Mediation provides an informal setting to resolve legal disputes outside a traditional court of law. While the rules of evidence and discovery that generally apply to civil court litigation do not apply to mediation, any party to a mediation session must act respectfully. While evidence of conduct or statements made during mediation are not admissible in any later litigation, it is always wise to make only clear, compelling statements during mediation.
Always Speak with Controlled Emotions
Although mediation is a less formal, less contentious way of resolving a legal dispute, the parties are still likely to make it known when they disagree. When parties begin mediation, they often bring negative emotions such as anger and frustration.
Reaching an agreement and finding a solution requires patience, empathy, and understanding. Showing anger and other negative feelings indicates an unwillingness to compromise and will only stall or defeat any meaningful chance of negotiating a fair agreement.
Never raise your voice or use profanity. Expressing unhappiness over the situation is acceptable, but it is not a good idea to demonstrate your unhappiness using improper language and a loud, angry tone.
Do Not Insult or Attack the Opposing Party
When you demonstrate a willingness to compromise, you are showing respect to the other party. The failure to give the other party the expected amount of consideration and deference can make them unwilling to work with you. It may also make the mediator reluctant to work with you. Never say anything that gives the impression that you do not care about the opposing party’s position or interests in the lawsuit.
Do Not Assign Blame for the Lawsuit to the Opposing Party
Mediation starts with the parties making opening statements. A contentious opening statement sets the wrong tone for the remainder of the mediation. If your words make the opposing party angry or defensive, you can significantly reduce your chances of settling the case, wasting everyone’s time.
Parties to a mediation sometimes believe the opposing party needs to know the “truth.” This attitude might distance you from the other party. Never remark that a party needs to examine their behavior and learn the truth about their actions. It is not the purpose of mediation to allocate blame for allegedly wrongful conduct.

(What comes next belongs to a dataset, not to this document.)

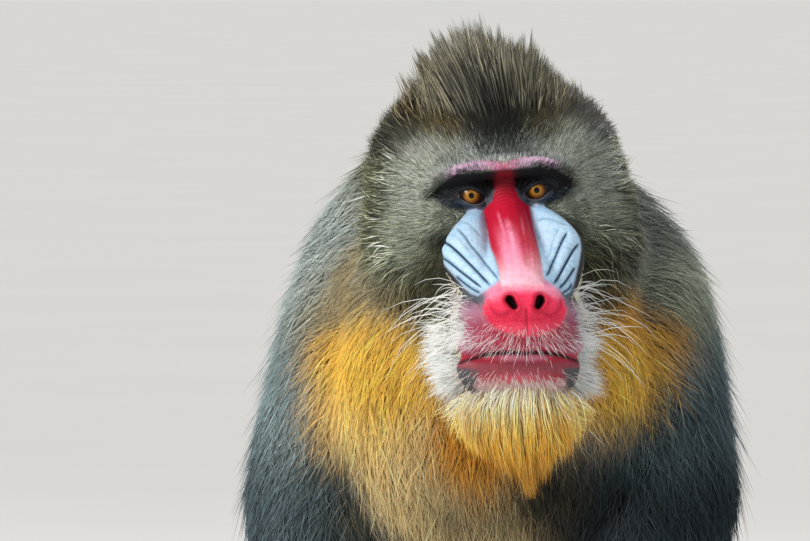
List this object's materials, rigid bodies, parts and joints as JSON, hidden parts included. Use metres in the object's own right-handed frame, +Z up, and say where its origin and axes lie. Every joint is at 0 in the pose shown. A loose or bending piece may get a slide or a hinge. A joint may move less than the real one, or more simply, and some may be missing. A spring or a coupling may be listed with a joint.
{
  "type": "mandrill",
  "caption": "Life-size adult male mandrill sitting on its rump, hands and feet flat on the floor, head lowered and turned a little to its left, with a standing crest and a pointed beard.",
  "frame": {"origin": "on the floor, under the middle of the whole animal's box", "axes": "+Z up, the body faces -Y, +X is the animal's left; the body is alike on both sides of x = 0 and the head is turned towards +X"},
  "size_m": [0.5419, 0.5813, 0.7],
  "materials": {
    "coat_grey": "long dense fur, banded grey and blue-grey",
    "coat_olive": "short dense fur, each hair banded black and yellow-green",
    "coat_gold": "soft hair, orange-yellow paling to cream",
    "face_skin": "bare swollen skin, scarlet bridge and nose between pale blue ridges",
    "dark_skin": "bare dark creased skin",
    "ear_skin": "thin pinkish-grey skin",
    "eye": "wet, amber iris with a round black pupil"
  },
  "bodies": {
    "root": {"beard": "coat_gold", "crest": "coat_olive", "ear_left": "ear_skin", "ear_right": "ear_skin", "eye_left": "eye", "eye_right": "eye", "foot_left": "dark_skin", "foot_right": "dark_skin", "forearm_left": "coat_grey", "forearm_right": "coat_grey", "hand_left": "dark_skin", "hand_right": "dark_skin", "head": "coat_olive", "muzzle": "face_skin", "neck": "coat_grey", "shank_left": "coat_grey", "shank_right": "coat_grey", "tail": "coat_grey", "thigh_left": "coat_grey", "thigh_right": "coat_grey", "trunk": "coat_grey", "upper_arm_left": "coat_grey", "upper_arm_right": "coat_grey"}
  },
  "joints": []
}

Do Not Introduce New Information or Evidence
Both parties should possess all the information necessary to evaluate the case when mediation begins. They should have obtained this information well before the scheduled date. Offering new information or evidence on the day of the mediation can substantially reduce your chances of settling the case through mediation.
Any new information or evidence will delay the mediation since the opposing party must review and analyze it before going forward. Unexpected or unanticipated revelations typically cause the opposing party to feel apprehensive, doubtful, and even deceived. A surprise will raise concerns about the possibilities of other withheld information relevant to the case.
Do Not Say Anything Indicating an Unwillingness to Participate in or Abide by a Settlement
When participating in mediation, you must show the other party you are open to compromise and willing to act amicably and cooperatively. You want the opposing party to believe that mediation will yield productive results. You should avoid offending the other party by making alienating comments or statements. If you must say something controversial, try to say it in the most constructive way possible.
When Can a Mediator Terminate Mediation?
A mediator must terminate mediation whenever they believe continuing will harm or prejudice one or more parties. A mediator must also terminate mediation when either party shows an inability or unwillingness to participate meaningfully to the extent that it is unlikely that the parties will reach a fair agreement. Making unexpected, contentious statements in a hostile manner can demonstrate your inability or unwillingness to reach a reasonable settlement, causing the mediator to terminate the process. This can waste the time and money of everyone involved.
After the parties have completed at least two mediation sessions, either party may terminate the mediation. The mediator may not state the reason for termination except when the termination is due to bias or a conflict of interest by the mediator.